Repenser le statu quo
Pour de nombreux délégués et défenseurs, l’appel à repenser la réduction des risques sera inconfortable. Des décennies de méfiance justifiée à l’égard des fabricants de tabac ont créé un environnement dans lequel il était plus sûr – politiquement et moralement – de rejeter tout alignement avec l’industrie. Mais cette rigidité risque d’ancrer les dommages là où une plus grande flexibilité pourrait sauver des millions de vies. Tout comme la santé publique a fini par adopter les programmes d’échange de seringues, les traitements de substitution aux opiacés et, plus récemment, la réduction des risques liés à la consommation d’alcool, il est temps d’appliquer un pragmatisme similaire à la nicotine.
Un appel au courage
C’est un moment qui exige du courage.
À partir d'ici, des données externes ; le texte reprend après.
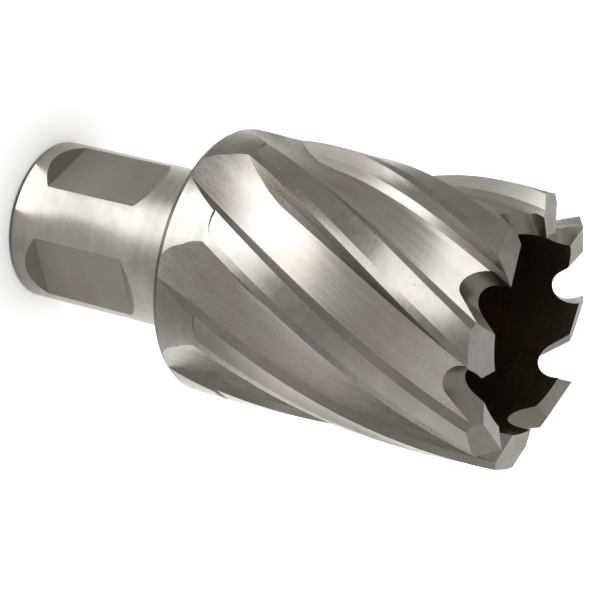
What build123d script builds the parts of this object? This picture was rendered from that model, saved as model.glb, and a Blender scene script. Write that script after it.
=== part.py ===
from build123d import *
import math
import os

# Annular cutter: one piece of ground tool steel.  Millimetres, axis on +Z, the
# driving end stands on z = 0 and the teeth point up.  Angles are in degrees,
# counted from +X toward +Y, and belong to the height of the outer cutting corners.

# Shank
SHANK_D = 19.05            # weldon shank, 3/4 inch
SHANK_LEN = 24.3           # end face to the back of the body
SHANK_CHAMFER = 0.4
PILOT_D = 6.4              # through hole for the ejector pin
PILOT_CHAMFER = 0.4

# Clamping flats, a quarter turn apart
FLAT_ANGLES = (-46.3, 43.7)
FLAT_DEPTH = 0.95          # below the round of the shank
FLAT_START = 3.8           # floor of the flat, lower end
FLAT_END = 15.75           # floor of the flat, upper end
FLAT_RAMP = 1.74           # axial run per millimetre of depth at both ends

# Body
CUT_D = 31.22              # over the margins
BORE_D = 22.42             # core cavity
BORE_FLOOR = 31.0          # height of the cavity floor
BORE_CONE = 1.0            # rise of the drill-point cone toward the wall
BACK_CHAMFER_R = 0.4       # radial
BACK_CHAMFER_Z = 0.65      # axial
EDGE_Z = 62.9              # height of the outer cutting corners
BLANK_TOP = 66.0           # height of the blank before the end grind

# Teeth and flutes
TEETH = 8
FIRST_TOOTH = 19.4         # angle of the first outer corner
HELIX_ANGLE = 29.34        # right hand, at the cutting diameter

# Flute cross-section, depths below the cutting radius at angles ahead of a corner
KINK = (1.48, 2.4)         # on the front wall of the tooth
FOOT = (2.33, 5.3)         # foot of the front wall
FLOOR_IN = (2.49, 7.7)     # floor begins
FLOOR_MID = (2.15, 19.0)
HEEL_FOOT = (1.12, 28.0)   # floor ends at the heel of the next land
HEEL_TOP = (0.23, 31.0)

# Backed-off land
MARGIN = 3.9               # angle of the round margin behind each corner
BACK_OFF = 0.23            # depth at the heel
HEEL = 14.0                # angle of the heel behind the corner
START_ANGLE = -72.4        # middle of the rounded start of the backed-off land
START_SIDE = -1.9
START_Z = 33.4
START_R = 3.85

# Run-out of the flutes at the back of the body: the grinding wheel lifts out on an arc
RUN_OUT_R = 16.6           # radius of the lifting arc, measured along the axis
RUN_OUT_Z = 38.4           # where the lift begins at the corner line
RUN_OUT_SLOPE = 0.265      # earlier by this much per degree ahead of the corner
RUN_OUT_STATIONS = (24.0, 25.0, 26.0, 27.0, 28.0, 29.3, 30.7, 32.2, 33.8, 35.5, 37.3, 39.2, 42.0)
FULL_STATIONS = 7          # more of them from there to HIGH_Z

# Gullets between the teeth, in a plane square to their fall
GULLET_ANGLE = -6.0        # direction of the gullet, from the corner
GULLET_FALL = 32.4         # fall toward the outside
GULLET_SIDE = 4.14         # middle of the round bottom
GULLET_DROP = 2.67         # lowest point under EDGE_Z, at the bore wall
GULLET_R = 2.12            # round bottom
GULLET_RAKE = 34.0         # lean of the tooth face
GULLET_BACK = 38.9         # slope of the back wall

# End faces: height over EDGE_Z at the corner, rise inward, rise toward the cutting side
SINGLE_BEVEL = (0.0, 0.219, 0.162)
OUTER_BEVEL = (0.0, 0.541, 0.205)
RIDGE = (13.24, 1.58, 1.606)  # across, ahead and height of the ridge on the second tooth
INNER_BEVEL = (0.363, 0.177)

R = CUT_D / 2
RB = BORE_D / 2
STEP = 360 / TEETH
TWIST = math.degrees(math.tan(math.radians(HELIX_ANGLE)) / R)   # degrees per mm
LOW_Z = 20.0
HIGH_Z = 70.0
FAR = R + 4


def polar(radius, angle):
    """Point in the plane of a section."""
    a = math.radians(angle)
    return (radius * math.cos(a), radius * math.sin(a))


def beyond(start, end, extra):
    """Point past end on the line from start."""
    dx, dy = end[0] - start[0], end[1] - start[1]
    size = math.hypot(dx, dy)
    return (end[0] + dx / size * extra, end[1] + dy / size * extra)


def curve_through(start, middle, end, share):
    """Quadratic curve that passes the middle point at that share of its way."""
    pull = tuple(
        (m - (1 - share) ** 2 * a - share ** 2 * b) / (2 * share * (1 - share))
        for a, m, b in zip(start, middle, end)
    )
    return Bezier(start, pull, end)


def twisted(section):
    """Section drawn at EDGE_Z in the frame of a tooth, swept along the helix."""
    low = section.face().rotate(Axis.Z, TWIST * (LOW_Z - EDGE_Z)).translate((0, 0, LOW_Z))
    rise = HIGH_Z - LOW_Z
    return Solid.extrude_linear_with_rotation(low, (0, 0, LOW_Z), (0, 0, rise), TWIST * rise)


def around(shape, every=1, offset=0):
    """Copies of a tooth-frame shape at the teeth."""
    return [
        shape.rotate(Axis.Z, FIRST_TOOTH + i * STEP)
        for i in range(offset, TEETH, every)
    ]


def blank():
    """Turned blank with the core cavity and the pilot hole."""
    rs = SHANK_D / 2
    rp = PILOT_D / 2
    profile = Polyline(
        (rp + PILOT_CHAMFER, 0), (rs - SHANK_CHAMFER, 0), (rs, SHANK_CHAMFER),
        (rs, SHANK_LEN), (R - BACK_CHAMFER_R, SHANK_LEN),
        (R, SHANK_LEN + BACK_CHAMFER_Z), (R, BLANK_TOP), (RB, BLANK_TOP),
        (RB, BORE_FLOOR + BORE_CONE), (RB - BORE_CONE, BORE_FLOOR),
        (rp, BORE_FLOOR), (rp, PILOT_CHAMFER), close=True,
    )
    return revolve(Plane.XZ * make_face(profile), Axis.Z)


def flats():
    """Clamping flats with ramped ends."""
    floor = SHANK_D / 2 - FLAT_DEPTH
    lift = FLAT_DEPTH + 2
    run = lift * FLAT_RAMP
    profile = make_face(Polyline(
        (floor, FLAT_START), (floor, FLAT_END), (floor + lift, FLAT_END + run),
        (floor + lift, FLAT_START - run), close=True,
    ))
    tool = extrude(Plane.XZ * profile, SHANK_D / 2, both=True)
    return [tool.rotate(Axis.Z, a) for a in FLAT_ANGLES]


def lift(angle, z):
    """Height of the wheel above full depth."""
    away = max(0.0, RUN_OUT_Z - RUN_OUT_SLOPE * angle - z)
    return away * away / (2 * RUN_OUT_R)


def wall_point(depth):
    """Point on the front wall, which bends at the kink and goes on straight above the round."""
    corner, kink, foot = (R, 0), polar(R - KINK[0], KINK[1]), polar(R - FOOT[0], FOOT[1])
    if depth <= KINK[0]:
        start, end, part = corner, kink, depth / KINK[0]
    else:
        start, end, part = kink, foot, (depth - KINK[0]) / (FOOT[0] - KINK[0])
    return (start[0] + (end[0] - start[0]) * part, start[1] + (end[1] - start[1]) * part)


def flute_station(z):
    """Outline of one flute at a height; its front wall stays on the corner line."""
    rise = lift(FOOT[1], z)
    for _ in range(12):
        left = max(0.0, FOOT[0] - rise)
        rise = (rise + lift(FOOT[1] * left / FOOT[0], z)) / 2
    outside = wall_point(-rise - 1.8)
    kink = wall_point(KINK[0] - rise)
    foot = wall_point(FOOT[0] - rise)
    start = polar(R - FLOOR_IN[0] + lift(FLOOR_IN[1], z), FLOOR_IN[1])
    middle = polar(R - FLOOR_MID[0] + lift(FLOOR_MID[1], z), FLOOR_MID[1])
    up = lift(HEEL_FOOT[1], z)
    heel = polar(R - HEEL_FOOT[0] + up, HEEL_FOOT[1])
    top = beyond(heel, polar(R - HEEL_TOP[0] + up, HEEL_TOP[1]), 2.4)
    far = polar(R + 3.0 + lift(14, z), 14)
    floor_share = (FLOOR_MID[1] - FLOOR_IN[1]) / (HEEL_FOOT[1] - FLOOR_IN[1])
    outline = Wire([
        Line(outside, kink), Line(kink, foot), Line(foot, start),
        curve_through(start, middle, heel, floor_share),
        Line(heel, top), Line(top, far), Line(far, outside),
    ])
    return outline.rotate(Axis.Z, TWIST * (z - EDGE_Z)).translate((0, 0, z))


def flute():
    """One helical flute with its run-out at the back."""
    last = RUN_OUT_STATIONS[-1]
    step = (HIGH_Z - last) / FULL_STATIONS
    heights = [*RUN_OUT_STATIONS, *(last + step * (i + 1) for i in range(FULL_STATIONS))]
    return Solid.make_loft([flute_station(z) for z in heights])


def back_off():
    """Backed-off part of one land with its rounded start."""
    front = polar(R, -MARGIN)
    heel = polar(R - BACK_OFF, -HEEL)
    section = make_face(Polyline(
        beyond(heel, front, 0.8), beyond(front, heel, 0.8),
        polar(FAR, -HEEL - 4), polar(FAR, -MARGIN + 4), close=True,
    ))
    start = Pos(START_SIDE, START_Z) * Circle(START_R)
    start += Pos(4, (START_Z + HIGH_Z + 2) / 2) * Rectangle(26, HIGH_Z + 2 - START_Z)
    start += Pos(START_SIDE + 9, START_Z) * Rectangle(18, START_R / 2)
    a = math.radians(START_ANGLE)
    plane = Plane(origin=(0, 0, 0), x_dir=(-math.sin(a), math.cos(a), 0),
                  z_dir=(math.cos(a), math.sin(a), 0))
    window = extrude(plane * start, FAR + 6)
    return twisted(section) & window


def gullet():
    """Round-bottomed gullet ahead of one tooth, falling toward the outside."""
    rake, back, fall = (math.radians(v) for v in (GULLET_RAKE, GULLET_BACK, GULLET_FALL))
    middle = (GULLET_SIDE, GULLET_R - GULLET_DROP * math.cos(fall))
    left = (middle[0] - GULLET_R * math.cos(rake), middle[1] + GULLET_R * math.sin(rake))
    right = (middle[0] + GULLET_R * math.sin(back), middle[1] - GULLET_R * math.cos(back))
    low = (middle[0], middle[1] - GULLET_R)
    tall, wide = 12.0, 16.0
    face_top = (left[0] + tall * math.tan(rake), left[1] + tall)
    wall_top = (right[0] + wide, right[1] + wide * math.tan(back))
    lid = (face_top[0], wall_top[1] + 1)
    profile = make_face([
        Line(face_top, left), ThreePointArc(left, low, right), Line(right, wall_top),
        Line(wall_top, lid), Line(lid, face_top),
    ])
    out = (math.cos(fall), 0, -math.sin(fall))
    plane = Plane(origin=(RB, 0, EDGE_Z), x_dir=(0, 1, 0), z_dir=out).offset(-6)
    return extrude(plane * profile, 16).rotate(Axis.Z, GULLET_ANGLE)


def above(height, inward, ahead, x0, y0):
    """Part of one tooth's sector above a bevel plane."""
    normal = Vector(inward, -ahead, 1)
    plane = Plane(origin=(x0, y0, height), z_dir=normal)
    sector = make_face(Polyline((0, 0), polar(30, -32), polar(30, -10), polar(30, 13), close=True))
    prism = extrude(Pos(0, 0, EDGE_Z - 8) * sector, 20)
    return split(prism, bisect_by=plane, keep=Keep.TOP)


def end_grind():
    """Two kinds of tooth in turn: a single bevel, and a ridge of two bevels."""
    rise, inward, ahead = SINGLE_BEVEL
    single = above(EDGE_Z + rise, inward, ahead, R, 0)
    rise, inward, ahead = OUTER_BEVEL
    outer = above(EDGE_Z + rise, inward, ahead, R, 0)
    across, forward, height = RIDGE
    inner = above(EDGE_Z + height, -INNER_BEVEL[0], INNER_BEVEL[1], across, forward)
    return around(single, 2, 0) + around(outer, 2, 1) + around(inner, 2, 1)


cutter = blank() - flats()
cutter = cutter - around(flute())
cutter = cutter - around(back_off())
cutter = cutter - around(gullet())
cutter = cutter - end_grind()

os.makedirs("parts", exist_ok=True)
export_step(cutter, "parts/cutter.step")
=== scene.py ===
"""Annular cutter of ground tool steel: finishes, studio and camera."""

import logging
import math
from collections.abc import Iterator
from dataclasses import dataclass, field
from enum import Enum

import bmesh
import bpy
from mathutils import Matrix, Vector


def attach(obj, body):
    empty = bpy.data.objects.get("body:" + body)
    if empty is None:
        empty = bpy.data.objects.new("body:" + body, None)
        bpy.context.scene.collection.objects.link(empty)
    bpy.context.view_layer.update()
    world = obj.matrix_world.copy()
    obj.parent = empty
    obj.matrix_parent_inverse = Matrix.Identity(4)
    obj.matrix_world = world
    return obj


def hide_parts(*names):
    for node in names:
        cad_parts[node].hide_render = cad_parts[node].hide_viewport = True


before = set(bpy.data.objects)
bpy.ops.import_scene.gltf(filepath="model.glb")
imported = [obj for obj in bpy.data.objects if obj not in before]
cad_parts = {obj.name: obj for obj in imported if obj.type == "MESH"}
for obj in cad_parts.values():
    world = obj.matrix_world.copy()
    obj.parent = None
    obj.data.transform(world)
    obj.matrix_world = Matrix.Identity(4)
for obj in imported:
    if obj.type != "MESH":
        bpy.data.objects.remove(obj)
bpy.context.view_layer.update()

LOG = logging.getLogger("cutter")
MM = 0.001

# Height of the lamps that lie on the floor, in metres.
LAMP_HEIGHT = 0.0005

RGB = tuple[float, float, float]
Pair = tuple[float, float]
Socket = bpy.types.NodeSocket


class Grain(Enum):
    """Direction in which the wheel left its marks."""

    AROUND = "around the axis"
    ALONG_FLUTE = "along the helix"
    ACROSS_FLAT = "across a flat"
    DOWN_GULLET = "across the fall of a gullet"
    CROSSED = "crossed marks on an end face"
    SHORT = "short marks around the axis"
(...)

Le courage pour les gouvernements de remettre en question les vieux dogmes, le courage pour l’industrie d’aligner ses ressources sur la santé publique et le courage pour la société civile de faire prévaloir la science sur l’idéologie. La réduction des méfaits du tabac n’est pas une concession, c’est une avancée. Si elle est appliquée avec vision et engagement, elle pourrait être la seule mesure permettant d’accélérer le déclin de la prévalence du tabagisme dans le monde et d’éviter des dizaines de millions de décès prématurés dans les décennies à venir.